Pour Laurence Nardon, responsable du programme États-Unis à l'Institut français des relations internationales, "ce crime horrible est un fait divers qui a attiré l’attention en raison de la campagne électorale". "Le sud des Etats-Unis avec la Louisiane, l'Alabama et la Floride, est une région anciennement esclavagiste où les tensions raciales n'ont jamais vraiment disparu. Même si aujourd'hui Barack Obama est président, il y a toujours des white supremacist (suprématie blanche). Ils sont un peu les descendants du Klu klux klan et pensent que les blancs sont supérieurs. Des crimes racistes, il y en a très souvent", insiste Laurence Nardon.

"Tu es une terroriste"

Le 21 mars, le second drame s'est joué à des milliers de kilomètres de la Floride. Shaimal Alawadi, une mère de famille irakienne de 32 ans, est retrouvée inconsciente dans sa maison d’El Cajon, dans le comté de San Diego en Californie. Après l'avoir battue à mort, son agresseur a laissé une note à côté de son corps agonisant "Retourne dans ton pays. Tu es une terroriste" , rapporte le San Diego Union-Tribune.

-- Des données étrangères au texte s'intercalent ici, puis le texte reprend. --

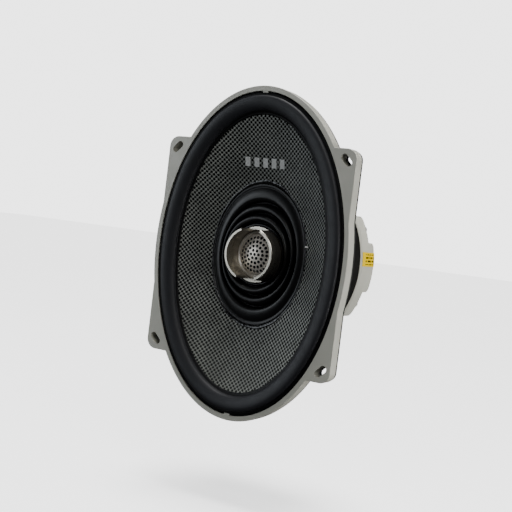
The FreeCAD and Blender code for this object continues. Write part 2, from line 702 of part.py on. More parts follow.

Battue avec une clé à pipe, elle est morte le 25 mars dans un hôpital de San Diego. L'une de ses cinq filles, Fatima Al Himidi, a raconté qu'une semaine avant le meurtre, une lettre leur avait été adressée leur demandant de retourner en Irak. "Ceci est notre pays, pas le vôtre, vous êtes des terroristes'", a-t-elle raconté sur la chaîne KGTV.

Des scènes de liesse à la mort de Ben Laden

Une première aux Etats-Unis jusqu'alors épargnés par les crimes islamophobes. "Ce crime est très inhabituel presque exceptionnel. Après les attentats du 11 Septembre, il y avait eu très peu d'actes racistes contre les musulmans et les arabes", rappelle Laurence Nardon. "La communauté arabo-musulmane est extrêmement bien intégrée. Lorsque Ben Laden a été tué, toutes les télés ont montré des images de liesse de cette minorité, brandissant le drapeau américain", insiste cette spécialiste des Etats-Unis.

Finalement, ces deux crimes peuvent-ils être rapprochés ? Les réseaux sociaux semblent avoir tranché. Sur Twitter, les hashtags #RIPTrayvonMartin et #RIPShaima sont devenus indissociables. Les internautes postent même des photos de voiles ou de sweet-shirts à capuches, accompagnées du hastag #hoodiesandhijabs (#capuchesethijabs). Un avis que ne partage pas Laurence Nardon. "Il ne faut pas les mettre dans le même panier. Ces deux crimes traduisent des situations de minorités très différentes", conclut-elle.